Der Herder Verlag hat auf der Frankfurter Buchmesse ein Koran-Kommentar vorgestellt. Es soll das erste Band von insgesamt 17 sein. Ein Mammutprojekt mit Fragezeichen.
Der Herder-Verlag hat auf der Frankfurter Buchmesse den ersten Band eines historisch-kritischen Koran-Kommentars vorgestellt. Das wissenschaftliche Mammut-Projekt ist auf insgesamt 17 Bände angelegt und wird vom Münsteraner Islamwissenschaftler Mouhanad Khorchide herausgegeben. Er ist seit 2010 Professor für islamische Religionspädagogik an der Universität Münster und dort inzwischen auch Leiter des Zentrums für Islamische Theologie. In der Vergangenheit wurde er aber von vielen Kollegen für seine Auslegung des Korans kritisiert.
Das Projekt verbinde die Methoden der historisch-kritischen Bibel-Analyse mit der literarischen Analyse der Arabistik und Islamwissenschaft und der islamischen Kommentartradition, sagte der zuständige Lektor des Verlags, German Neuendorfer, der Katholischen Nachrichten-Agentur (KNA). Der Koran werde als Glaubensbuch verstanden, aber in seinen historischen Kontext eingeordnet. Die Reihe richte sich in erster Linie an Fachleute, solle aber auch ein breites Publikum zur Auseinandersetzung mit dem Islam ermutigen. Übersetzungen – auch ins Arabische – sind bislang nicht geplant.
Das vom Bundesforschungsministerium geförderte Projekt erschließt die heilige Schrift der Muslime nicht fortlaufend nach Suren. Es beschäftigt sich vielmehr mit übergreifenden Themen wie der Rolle der Frauen, der Scharia oder dem Gottesbild im Koran. Jedes Jahr sollen ein bis zwei Bände erscheinen. Band eins befasst sich mit „Gottes Offenbarung im Menschenwort“. Untersucht wird, wie weit die historisch-kritische Methode der Bibel-Auslegung ohne Verstehensverluste auch auf den Koran angewendet werden kann.

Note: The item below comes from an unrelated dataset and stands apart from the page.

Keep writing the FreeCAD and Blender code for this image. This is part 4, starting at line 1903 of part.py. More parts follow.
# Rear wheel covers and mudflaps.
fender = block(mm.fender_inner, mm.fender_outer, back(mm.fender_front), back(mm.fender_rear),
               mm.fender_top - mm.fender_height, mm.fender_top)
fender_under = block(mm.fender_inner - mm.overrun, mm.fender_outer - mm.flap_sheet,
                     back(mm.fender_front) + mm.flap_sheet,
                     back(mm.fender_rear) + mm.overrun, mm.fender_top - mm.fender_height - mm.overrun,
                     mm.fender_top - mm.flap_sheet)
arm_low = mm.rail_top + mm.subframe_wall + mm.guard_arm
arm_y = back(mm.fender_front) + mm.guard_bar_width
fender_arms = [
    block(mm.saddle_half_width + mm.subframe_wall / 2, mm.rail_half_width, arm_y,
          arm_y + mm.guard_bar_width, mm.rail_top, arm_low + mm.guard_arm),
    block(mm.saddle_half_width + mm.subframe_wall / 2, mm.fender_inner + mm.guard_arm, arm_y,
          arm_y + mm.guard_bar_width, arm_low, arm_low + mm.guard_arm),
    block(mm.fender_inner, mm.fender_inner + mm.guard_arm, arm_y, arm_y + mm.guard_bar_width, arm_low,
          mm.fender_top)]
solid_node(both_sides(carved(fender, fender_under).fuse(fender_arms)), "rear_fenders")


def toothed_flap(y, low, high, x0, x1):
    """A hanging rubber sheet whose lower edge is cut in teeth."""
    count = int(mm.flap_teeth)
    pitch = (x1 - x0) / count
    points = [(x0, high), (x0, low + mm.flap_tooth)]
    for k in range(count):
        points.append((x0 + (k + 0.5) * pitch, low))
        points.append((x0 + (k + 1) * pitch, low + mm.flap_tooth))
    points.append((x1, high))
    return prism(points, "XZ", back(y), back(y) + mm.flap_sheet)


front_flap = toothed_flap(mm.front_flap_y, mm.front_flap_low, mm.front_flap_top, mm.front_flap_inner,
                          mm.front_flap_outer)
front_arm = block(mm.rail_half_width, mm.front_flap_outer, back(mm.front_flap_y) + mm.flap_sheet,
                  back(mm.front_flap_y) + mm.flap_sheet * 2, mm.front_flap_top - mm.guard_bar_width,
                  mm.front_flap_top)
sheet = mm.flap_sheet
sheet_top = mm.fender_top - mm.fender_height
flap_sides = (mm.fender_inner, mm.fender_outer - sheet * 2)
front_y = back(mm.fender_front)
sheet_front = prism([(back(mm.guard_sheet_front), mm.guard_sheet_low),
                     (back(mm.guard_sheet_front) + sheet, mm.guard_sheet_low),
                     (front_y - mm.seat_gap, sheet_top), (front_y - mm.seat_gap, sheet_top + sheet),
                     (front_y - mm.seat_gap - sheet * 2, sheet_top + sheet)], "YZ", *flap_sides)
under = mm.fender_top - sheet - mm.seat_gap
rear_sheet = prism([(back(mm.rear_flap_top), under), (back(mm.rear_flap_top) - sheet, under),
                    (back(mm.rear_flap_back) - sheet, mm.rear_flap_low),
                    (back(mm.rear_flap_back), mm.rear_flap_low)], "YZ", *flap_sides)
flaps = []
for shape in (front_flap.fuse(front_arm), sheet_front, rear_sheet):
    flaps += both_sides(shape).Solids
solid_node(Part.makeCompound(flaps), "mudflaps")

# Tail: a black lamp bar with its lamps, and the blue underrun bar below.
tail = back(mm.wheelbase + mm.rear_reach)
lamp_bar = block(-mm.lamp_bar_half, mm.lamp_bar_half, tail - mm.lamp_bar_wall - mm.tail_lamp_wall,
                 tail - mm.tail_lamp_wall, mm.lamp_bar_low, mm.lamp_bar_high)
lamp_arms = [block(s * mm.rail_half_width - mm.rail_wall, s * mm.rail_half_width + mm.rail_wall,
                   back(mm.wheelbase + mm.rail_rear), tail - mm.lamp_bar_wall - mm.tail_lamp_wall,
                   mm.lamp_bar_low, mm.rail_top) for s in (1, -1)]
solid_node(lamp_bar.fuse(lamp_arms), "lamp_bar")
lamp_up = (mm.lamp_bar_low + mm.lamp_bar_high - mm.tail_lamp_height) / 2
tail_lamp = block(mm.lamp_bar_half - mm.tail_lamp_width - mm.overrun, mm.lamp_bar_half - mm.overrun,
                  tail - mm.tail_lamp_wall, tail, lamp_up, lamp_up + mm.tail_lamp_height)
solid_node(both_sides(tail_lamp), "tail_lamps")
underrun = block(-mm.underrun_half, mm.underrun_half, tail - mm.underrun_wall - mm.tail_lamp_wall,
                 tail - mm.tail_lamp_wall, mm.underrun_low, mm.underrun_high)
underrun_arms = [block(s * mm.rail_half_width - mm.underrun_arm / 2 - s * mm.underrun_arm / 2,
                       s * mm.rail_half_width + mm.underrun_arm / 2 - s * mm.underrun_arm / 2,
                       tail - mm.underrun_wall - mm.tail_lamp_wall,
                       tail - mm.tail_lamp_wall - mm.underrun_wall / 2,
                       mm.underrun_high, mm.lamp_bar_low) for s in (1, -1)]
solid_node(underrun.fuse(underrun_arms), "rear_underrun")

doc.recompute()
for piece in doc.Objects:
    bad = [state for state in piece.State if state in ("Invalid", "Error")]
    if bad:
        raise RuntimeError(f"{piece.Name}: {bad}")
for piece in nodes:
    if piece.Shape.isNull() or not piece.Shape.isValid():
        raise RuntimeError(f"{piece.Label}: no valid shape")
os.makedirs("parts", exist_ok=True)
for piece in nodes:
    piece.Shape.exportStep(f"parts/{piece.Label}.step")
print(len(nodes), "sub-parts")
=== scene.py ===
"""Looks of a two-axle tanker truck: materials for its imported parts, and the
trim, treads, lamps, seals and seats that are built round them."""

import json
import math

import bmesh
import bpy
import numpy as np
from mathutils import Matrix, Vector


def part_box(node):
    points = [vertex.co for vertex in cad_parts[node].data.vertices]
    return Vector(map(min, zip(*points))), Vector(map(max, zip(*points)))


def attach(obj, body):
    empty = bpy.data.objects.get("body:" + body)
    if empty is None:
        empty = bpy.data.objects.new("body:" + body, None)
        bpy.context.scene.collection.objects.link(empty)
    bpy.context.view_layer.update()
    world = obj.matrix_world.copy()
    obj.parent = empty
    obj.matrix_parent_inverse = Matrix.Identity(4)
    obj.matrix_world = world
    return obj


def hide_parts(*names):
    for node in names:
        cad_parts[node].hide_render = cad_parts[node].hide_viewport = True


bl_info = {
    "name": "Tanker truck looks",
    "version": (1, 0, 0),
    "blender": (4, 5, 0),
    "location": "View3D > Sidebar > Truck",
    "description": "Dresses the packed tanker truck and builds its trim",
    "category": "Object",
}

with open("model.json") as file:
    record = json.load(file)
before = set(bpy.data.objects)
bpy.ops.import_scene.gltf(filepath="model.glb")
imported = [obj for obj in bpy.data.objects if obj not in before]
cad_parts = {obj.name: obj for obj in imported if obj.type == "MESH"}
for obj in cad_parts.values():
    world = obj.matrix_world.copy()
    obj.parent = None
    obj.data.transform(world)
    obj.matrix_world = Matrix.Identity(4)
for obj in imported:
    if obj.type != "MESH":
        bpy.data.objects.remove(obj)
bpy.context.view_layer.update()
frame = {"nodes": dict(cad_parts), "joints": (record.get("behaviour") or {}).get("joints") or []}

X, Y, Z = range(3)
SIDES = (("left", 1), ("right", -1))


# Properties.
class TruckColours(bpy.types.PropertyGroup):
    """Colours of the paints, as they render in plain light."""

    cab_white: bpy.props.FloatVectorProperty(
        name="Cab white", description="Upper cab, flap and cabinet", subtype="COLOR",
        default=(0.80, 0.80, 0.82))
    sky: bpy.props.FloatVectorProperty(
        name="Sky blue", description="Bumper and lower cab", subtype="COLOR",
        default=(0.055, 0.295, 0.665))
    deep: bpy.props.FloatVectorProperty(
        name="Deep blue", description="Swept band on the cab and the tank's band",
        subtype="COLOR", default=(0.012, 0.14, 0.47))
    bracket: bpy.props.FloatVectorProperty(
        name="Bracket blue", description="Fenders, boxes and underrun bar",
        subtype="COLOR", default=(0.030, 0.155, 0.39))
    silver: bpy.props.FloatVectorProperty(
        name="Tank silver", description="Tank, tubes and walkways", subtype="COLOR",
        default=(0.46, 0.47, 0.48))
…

Neuendorfer sagte, die westliche Auseinandersetzung mit dem Koran sei häufig davon geprägt gewesen, die Heilige Schrift zu diskreditieren. Umgekehrt seien viele fromme Muslime gegen eine historisch-kritische Einordnung; für sie sei der Koran wortwörtlich Gottes Wort. Zugleich werde das Projekt aber zeigen, dass es auch in der Geschichte des Islam sehr unterschiedliche Auslegungstraditionen gegeben habe, so der Lektor. „Der Islam ist gar nicht so einheitlich, wie heute vielfach dargestellt wird.“ (KNA, iQ)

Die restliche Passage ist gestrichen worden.